- A scene from Una mujer sin amor
- Spanish: Una mujer sin amor
- Directed by: Luis Buñuel
- Written by: Guy de Maupassant (story)
- Produced by: Sergio Kogan
- Starring: Rosario Granados Tito Junco
- Cinematography: Raúl Martínez Solares
- Edited by: Jorge Bustos
- Music by: Raúl Lavista
- Release date: 31 July 1952;
- Running time: 85 minutes
- Country: Mexico
- Language: Spanish

= A Woman Without Love =

Una mujer sin amor (English: A Woman Without Love) is a 1952 Mexican film directed by Spanish-born filmmaker Luis Buñuel. It is based on Guy de Maupassant's novel Pierre and Jean.

The film, like much of Buñuel's work, criticizes bourgeois values, especially those of the highly superficial Don Carlos Montero. Buñuel himself considered it his worst film.

==Plot==
The film opens in Mexico, in the home of an upper-class antiques salesman named Don Carlos Montero and his wife Rosario, whose son, Carlos or Carlitos, is accused of stealing by the principal of his school. Carlitos is scolded harshly by his father when he comes home, and is locked in his room. Carlitos runs away, but is found by an engineer named Julio Mistral who works in the forest. Julio returns the boy to his parents, and Don Carlos is very grateful. Julio becomes great friends with the Montero family, but in private asks Rosario why she really married such a harsh mannered and older man.

One day, Rosario and Carlitos pay a visit to Julio in the forest, while Don Carlos spends the day in town on business. Carlitos enjoys himself immensely, fishing for trout. Rosario and Julio converse privately, and Julio notes how unhappy she is. Rosario reveals that she is unhappy because she married Don Carlos for his money when she was very young. Julio sympathizes her plight as a woman who has never truly loved, and they fall in love with each other.

Screenshot from Una mujer sin amor, Javier Loya and Rosario Granados.

Rosario and Julio begin an affair, and Julio tries to convince her to run away with him to Brazil. She eventually agrees, but decides to wait, after Don Carlos suffers a severe heart attack. Don Carlos ultimately lives, and Rosario refuses to go with Julio, unable to separate Carlitos from his father, who had grown close since his illness.
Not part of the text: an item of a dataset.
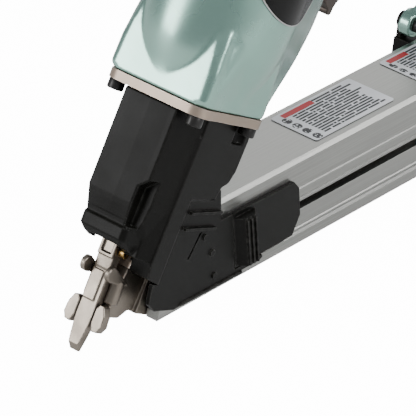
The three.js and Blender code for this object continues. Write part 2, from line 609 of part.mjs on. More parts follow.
// Front side plate of the magazine. `side` is -1 on the left.
function sideCover(side) {
  const nose = side < 0
    ? [[5.1, -103.5], [0.5, -103.7], [1.2, -107], [4, -116], [11.7, -119.3]]
    : [[5.1, -80], [12, -92], [17, -106], [20, -118.6]];
  const front = [[31.4, -41], [29.6, -48.1], [5.1, -50.6], ...nose].map(([x, z]) => toLevel(x, z));
  const foot = [[-23, -119], [20, -117.8], [58, -117.2], [60.2, -116.2], [60, -114.4]];
  const shape = outline([
    [MAG_FRONT - 1, -52], ...front, ...foot, [33.4, -114.4], [25.2, -73.3], [14.5, -73.3],
  ]);
  const [inner, outer] = [MAG_HALF + GAP, MAG_HALF + 3];
  const across = (a, b) => [Math.min(side * a, side * b), Math.max(side * a, side * b)];
  const skin = cheek(shape, ...across(inner, outer));
  const shelves = [0, 9].map((drop) => cheek(outline([
    [-18 - drop * 0.5, -56.5 - drop], [12 - drop * 0.5, -67 - drop],
    [12.5 - drop * 0.5, -65.4 - drop], [-17.5 - drop * 0.5, -54.9 - drop],
  ]), ...across(inner + 1, outer + 2.2)));
  const slotShape = outline([[-5.2, -73.8], [-3.4, -74.2], [-13.4, -88.8], [-15.2, -88.2]]);
  const slot = cheek(slotShape, ...across(outer - 1.2, outer + 3));
  const bosses = [[0, -79], [8.5, -92.6], [13.2, -110]].map(([x, z]) => (
    pin(2.2, x, z, ...across(outer - 1, outer + 1), 12)
  ));
  const lipShape = outline([[-18, -118.4], [40, -118.9], [40, -117.3], [-16, -116.8]]);
  const lip = cheek(lipShape, ...across(outer - 1, outer + 0.9));
  const lug = block(2, 9, ...across(MAG_HALF + GAP, outer), -100, -96);
  return cut(join(skin, shelves[0], shelves[1], ...bosses, lip, lug), slot);
}

// Nail feeder: pusher in the channel, arm through the slot, and a ribbed thumb plate outside.
function nailFeeder() {
  const lean = Math.tan(TILT);
  const pusher = cheek(outline([
    [56, -66], [86, -66], [86, -111.5], [56 - 45.5 * lean, -111.5],
  ]), -8, 8);
  const arm = block(64, 84, -24, -7, -98, -94.2);
  const plate = cheek(outline([
    [26, -75], [30, -73.7], [85.2, -74.6], [90.8, -80.5], [95.2, -100.2], [89.4, -113], [34.4, -113.8],
  ]), -MAG_HALF - 2.6, -MAG_HALF - GAP);
  const grip = hull([[-77, 0], [-112.5, 8.4]].flatMap(([z, slide]) => [
    V(26.6 + slide, -MAG_HALF - 2, z), V(48 + slide, -MAG_HALF - 2, z),
    V(31.5 + slide, -MAG_HALF - 8, z), V(41.5 + slide, -MAG_HALF - 8, z),
  ]));
  const ribs = [0, 3.8, 7.6].map((step) => hull([[-78, 0], [-111.5, 7.9]].flatMap(([z, slide]) => [
    V(31.7 + step + slide, -MAG_HALF - 7, z), V(34 + step + slide, -MAG_HALF - 7, z),
    V(32.2 + step + slide, -MAG_HALF - 9.4, z), V(33.5 + step + slide, -MAG_HALF - 9.4, z),
  ])));
  const fork = [-8, 5.4].map((y) => block(84, 104, y, y + 2.6, -92, -76));
  return cut(join(pusher, arm, plate, grip, ...ribs, ...fork), pin(2 + GAP, DRUM_X, DRUM_Z, -10, 10, 12));
}

const DRUM_X = 98;
const DRUM_Z = -84;
const springDrum = () => cut(
  pin(10.5, DRUM_X, DRUM_Z, -4.8, 4.8, 28), pin(2 + GAP, DRUM_X, DRUM_Z, -6, 6, 12),
);
const drumPin = () => pin(2, DRUM_X, DRUM_Z, -9, 9, 12);

function magazineEndCap() {
  const plate = roundedBox(49.6, MAG_TOP + 2 - FLOOR, 5, 0, (MAG_TOP + 2 + FLOOR) / 2);
  const back = bar(plate, MAG_REAR + GAP, MAG_REAR + 9);
  const foot = block(MAG_REAR - 20, MAG_REAR + 9, -20, 20, FLOOR, MAG_BOTTOM - 0.5);
  const loadingGate = block(MAG_REAR - 2, MAG_REAR + 12, -9.5, 9.5, -118, -64);
  const holes = endScrewPlaces.map(([y, z]) => rod(2 + GAP, V(MAG_REAR, y, z), V(MAG_REAR + 12, y, z), 8));
  return cut(join(back, foot), loadingGate, ...holes);
}

function endScrew(y, z) {
  const x = MAG_REAR + 9.2;
  return join(rod(3.6, V(x, y, z), V(x + 2.4, y, z), 12), rod(2, V(x - 17, y, z), V(x + 0.2, y, z), 8));
}

// Black bracket on the magazine's right side that takes the handle's boss.
function magazineBracket() {
  const side = [MAG_HALF + 0.4, 35];
  const baseShape = outline([[261, -88], [262, -61], [280, -61], [281.4, -64], [281.4, -92], [263, -92]]);
  const base = cheek(baseShape, ...side);
  const neck = block(BOSS_X - 4, BOSS_X + 4, 31.4, 35, -62, BOSS_Z);
  const eye = pin(5.5, BOSS_X, BOSS_Z, 31.4, 35, 20);
  return cut(join(base, neck, eye), pin(BOLT_R + GAP, BOSS_X, BOSS_Z, 20, 40, 12));
}

function bossScrew() {
  const screw = join(pin(HEAD_R, BOSS_X, BOSS_Z, 17.6, 22.6, 20), pin(BOLT_R, BOSS_X, BOSS_Z, 22.4, 35, 12));
  return cut(screw, pin(2.6, BOSS_X, BOSS_Z, 16, 20.4, 6));
}

function label(x0, x1, y0, y1) {
  const sheet = roundedBox(x1 - x0, y1 - y0, 2, (x0 + x1) / 2, (y0 + y1) / 2);
  return platform(sheet, MAG_TOP + 0.3, MAG_TOP + 0.7);
}

// ---- assembly ----
piece(drive, "body_housing", bodyHousing(), ENAMEL);
piece(drive, "head_cap", headCap(), ENAMEL);
piece(drive, "handle_end_cap", handleEndCap(), ENAMEL);
piece(drive, "badge", badge(), BLACK_PLASTIC);
piece(drive, "exhaust_deflector", exhaustDeflector(), BLACK_PLASTIC);
piece(drive, "deflector_screw", deflectorScrew(), BLACK_OXIDE);
piece(drive, "head_valve", headValve(), BLACK_PLASTIC);
piece(drive, "head_valve_spring", coil(0, 0, 20, 1.1, 132.5, 148.6, 4), BRIGHT_STEEL);
piece(drive, "cylinder_sleeve", cylinderSleeve(), BRIGHT_STEEL);
piece(drive, "piston", piston(), ALUMINIUM);
piece(drive, "piston_ring", pistonRing(), RUBBER);
piece(drive, "driver_blade", driverBlade(), BRIGHT_STEEL);
piece(drive, "piston_bumper", pistonBumper(), RUBBER);
piece(drive, "nose_flange", noseFlange(), FLANGE_STEEL);
piece(drive, "driver_guide", driverGuide(), NOSE_STEEL);
piece(drive, "nose_cover", noseCover(), BLACK_PLASTIC);
piece(drive, "push_lever", pushLever(), NOSE_STEEL);
piece(drive, "push_lever_spring", coil(-15, 0, 3.6, 0.7, -30.8, -1.2, 6), BRIGHT_STEEL);
piece(drive, "lever_bush", brassBush(), BRASS);
corners.forEach(([x, y], i) => {
  piece(drive, "flange_screw_" + (i + 1), capScrew(x, y, -0.2, 22, -1), BLACK_OXIDE);
  piece(drive, "head_screw_" + (i + 1), capScrew(x, y, 160.2, 26, 1), BLACK_OXIDE);
});
piece(drive, "trigger", trigger(), BLACK_OXIDE);
piece(drive, "trigger_pin", triggerPin(), BRIGHT_STEEL);
piece(drive, "valve_bushing", valveBushing(), BRASS);
piece(drive, "trigger_plunger", plunger(), BRIGHT_STEEL);
piece(drive, "handle_grip", handleGrip(), RUBBER);
piece(drive, "air_plug", airPlug(), BRIGHT_STEEL);
capScrewPlaces.forEach(([y, z], i) => {
  piece(drive, "end_cap_screw_" + (i + 1), capSideScrew(y, z), BLACK_OXIDE);
});

piece(level, "magazine_body", magazineBody(), ALUMINIUM);
piece(level, "nail_rail", nailRail(), BRIGHT_STEEL);
piece(level, "side_cover_left", sideCover(-1), BLACK_PLASTIC);
piece(level, "side_cover_right", sideCover(1), BLACK_PLASTIC);
piece(level, "nail_feeder", nailFeeder(), BLACK_PLASTIC);
piece(level, "feeder_spring_drum", springDrum(), BRIGHT_STEEL);
piece(level, "drum_pin", drumPin(), BRIGHT_STEEL);
piece(level, "magazine_end_cap", magazineEndCap(), BLACK_PLASTIC);
endScrewPlaces.forEach(([y, z], i) => piece(level, "magazine_screw_" + (i + 1), endScrew(y, z), BLACK_OXIDE));
piece(level, "magazine_bracket", magazineBracket(), BLACK_PLASTIC);
piece(level, "boss_screw", bossScrew(), BLACK_OXIDE);
piece(level, "label_front", label(113.5, 192.5, -17.6, 18.2), LABEL);
piece(level, "label_rear", label(223.4, 274.5, -17.6, 18.2), LABEL);

// The origin is the middle of the whole tool's footprint, on the surface that it stands on.
tool.updateMatrixWorld(true);
const extent = new THREE.Box3().setFromObject(tool, true);
const centre = extent.getCenter(V(0, 0, 0));
tool.position.set(-centre.x, -centre.y, -extent.min.z);
const part = new THREE.Group();
part.name = "strip_nailer";
part.add(tool);

export default part;
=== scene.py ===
import json
import math

import bmesh
import bpy
from mathutils import Matrix, Vector


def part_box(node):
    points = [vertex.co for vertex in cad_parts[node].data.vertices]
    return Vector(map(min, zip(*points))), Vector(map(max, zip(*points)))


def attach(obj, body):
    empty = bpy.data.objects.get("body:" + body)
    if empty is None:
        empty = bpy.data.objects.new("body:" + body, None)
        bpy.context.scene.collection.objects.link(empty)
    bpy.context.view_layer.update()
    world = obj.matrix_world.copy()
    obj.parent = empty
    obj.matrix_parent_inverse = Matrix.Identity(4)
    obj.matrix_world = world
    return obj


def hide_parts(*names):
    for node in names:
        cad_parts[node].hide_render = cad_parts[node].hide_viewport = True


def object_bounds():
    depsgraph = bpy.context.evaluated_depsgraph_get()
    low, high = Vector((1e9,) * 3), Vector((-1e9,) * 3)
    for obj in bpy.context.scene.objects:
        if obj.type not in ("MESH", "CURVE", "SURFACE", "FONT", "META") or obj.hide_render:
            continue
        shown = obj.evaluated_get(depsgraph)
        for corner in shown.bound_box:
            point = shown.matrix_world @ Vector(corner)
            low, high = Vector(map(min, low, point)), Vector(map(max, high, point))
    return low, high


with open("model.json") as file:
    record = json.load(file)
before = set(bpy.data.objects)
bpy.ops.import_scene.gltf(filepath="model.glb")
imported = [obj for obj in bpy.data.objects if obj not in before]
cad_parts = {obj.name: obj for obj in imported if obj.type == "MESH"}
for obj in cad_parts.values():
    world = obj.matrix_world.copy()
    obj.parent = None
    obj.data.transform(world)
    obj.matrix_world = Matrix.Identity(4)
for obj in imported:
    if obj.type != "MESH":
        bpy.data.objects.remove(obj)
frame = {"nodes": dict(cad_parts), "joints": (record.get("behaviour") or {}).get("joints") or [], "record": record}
cad_low, cad_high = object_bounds()

# ---- camera, lights and floor ----
# The tool stands on a pale studio floor and is seen from its front left, from above, with a long lens.
# Large soft boxes stand in front, on the left, behind and above it.
scene = bpy.context.scene

camera = bpy.data.objects.new("camera", bpy.data.cameras.new("camera"))
scene.collection.objects.link(camera)
right, up, back = (0.6248, -0.7750, 0.0950), (0.3334, 0.3749, 0.8650), (-0.7060, -0.5088, 0.4926)
turn = Matrix([Vector(v).normalized() for v in (right, up, back)]).transposed().to_4x4()
camera.matrix_world = Matrix.Translation((-1.8246, -1.2551, 1.2644)) @ turn
camera.data.sensor_width = 36
camera.data.lens = 360.6
camera.data.shift_x = -0.0117
camera.data.shift_y = 0.0003
camera.data.clip_end = 50
scene.camera = camera


def soft_box(name, place, size, power):
    """A rectangular lamp that faces the tool."""
    data = bpy.data.lights.new(name, "AREA")
    data.shape = "RECTANGLE"
    data.size, data.size_y = size
    data.energy = power
    lamp = bpy.data.objects.new(name, data)
    scene.collection.objects.link(lamp)
    lamp.location = place
    lamp.rotation_euler = (Vector(place) - Vector((-0.05, 0, 0.12))).to_track_quat("Z", "Y").to_euler()


soft_box("front_box", (-1.75, 1.1, 0.6), (0.8, 0.9), 22)
soft_box("left_box", (-0.1, -1.9, 1.0), (0.9, 0.6), 26)
soft_box("top_box", (-0.9, -0.3, 2.0), (1.0, 1.0), 34)
soft_box("right_box", (1.5, -1.0, 1.15), (0.5, 0.5), 8)
soft_box("rear_box", (1.7, 1.2, 1.25), (1.3, 1.0), 7)

world = bpy.data.worlds.new("studio")
scene.world = world
world.use_nodes = True
world.node_tree.nodes["Background"].inputs["Color"].default_value = (0.93, 0.96, 1.0, 1)
world.node_tree.nodes["Background"].inputs["Strength"].default_value = 0.34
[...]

The film skips about 20 years into the future, where Carlos, and his younger brother, Miguel (not introduced in the first part of the film), have graduated from medical school. One day, news arrives that Julio Mistral has died and decided to will all of his money to Miguel. Initially, everybody is perplexed at this action, as Julio had never met Miguel.

Though it is not explicitly stated in the film, Carlos soon pieces together that Miguel was willed this money because he is the illegitimate child of Julio and his mother, Rosario. Carlos refuses Miguel's offer to share his inheritance, which he uses to build a new clinic, and begins acting bitter towards his mother and brother. Miguel becomes engaged to be married to a woman who Carlos is convinced wants to marry him for his money. At his wedding, Don Carlos collapses and dies from a heart attack.

The film comes to a conclusion as Carlos finally discloses the truth about the inheritance to Miguel, who becomes very angry and fights Carlos. Rosario breaks up the fight, and confirms what Carlos has said. Miguel is distraught, and Rosario unapologetically tells them that Julio was the only man she ever loved. The brothers reconcile their differences at the sight of their emotional mother, wrought with sadness. Carlos leaves for the tropics to do research, and the film ends with Rosario placing a picture of Julio on her mantelpiece.

==Cast==
- Rosario Granados as Rosario
- Tito Junco as Julio Mistral
- Julio Villarreal as Don Carlos Montero
- Joaquín Cordero as Carlos
- Xavier Loyá as Miguel
- Elda Peralta as Luisa
- Jaime Calpe as Carlitos
- Eva Calvo as Rita, nurse

==Release==
A Woman Without Love was released on DVD on 25 September 2007.